In my own experience the Chinese-Canadian media and political consumption has undergone an extreme shift into partisanship with clear pro-China and anti-China camps rather than aligning into our political parties.
The faltering of Hong Kong-based press, media, political freedom, and  ties with Taiwan and the greater diaspora community has seriously depleted any sort of moderate and critical voices in English or Chinese coming directly from the region, with writers and journalists re-immigrating or retreating from public view. 
Cold War rhetoric and posturing over Taiwan, Tibet, Xinjiang, Hong Kong, as well as exposed espionage and foreign interference operations is opening new fault lines within and directed at diaspora while deepening the isolation of the domestic Chinese population. 
The pop cultural center has moved with the economic affluence into the Mainland, catered to and directly influenced by a network of state-run broadcasters and private corporations ultimately answerable to the Chinese government. It can be difficult to engage with any of it as entertainment let alone to keep up with news without expending a lot of energy consuming it critically.

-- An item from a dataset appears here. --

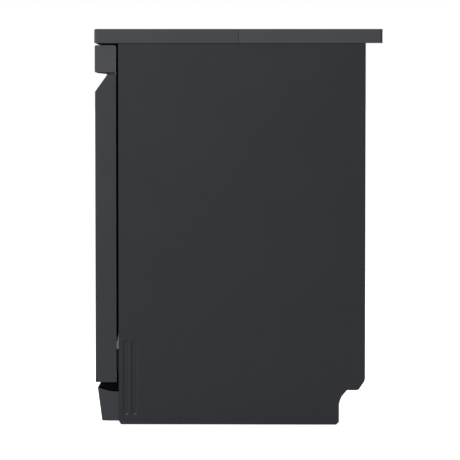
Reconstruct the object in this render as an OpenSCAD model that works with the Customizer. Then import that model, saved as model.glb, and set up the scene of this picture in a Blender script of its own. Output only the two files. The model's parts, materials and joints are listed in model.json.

Tangentially but also related, many of Hong Kong’s pro-democratic political figures (the Hong Kong 47) that interacted with the outside and independent press or engaged other countries in the aftermath of the 2019-2020 protests and subsequent political organizing have been effectively silenced, charged, and/or jailed. They are only now being formally sentenced under the highly controversial Hong Kong national security law.
The political reverberations led to a postponed and then uncontested election for their legislative and executive body without any substantive opposition, the closure of multiple news organizations, civic rights groups and unions, the local polling institute, and the effective silencing of editorial independence at their public broadcaster.
Self-censorship and the chilling affect is extremely strong by those regions directly affected as well as the diaspora communities, out of fear or apathetic hopelessness it is eroding our ability to speak, associate, or engage with these issues freely no matter where we are.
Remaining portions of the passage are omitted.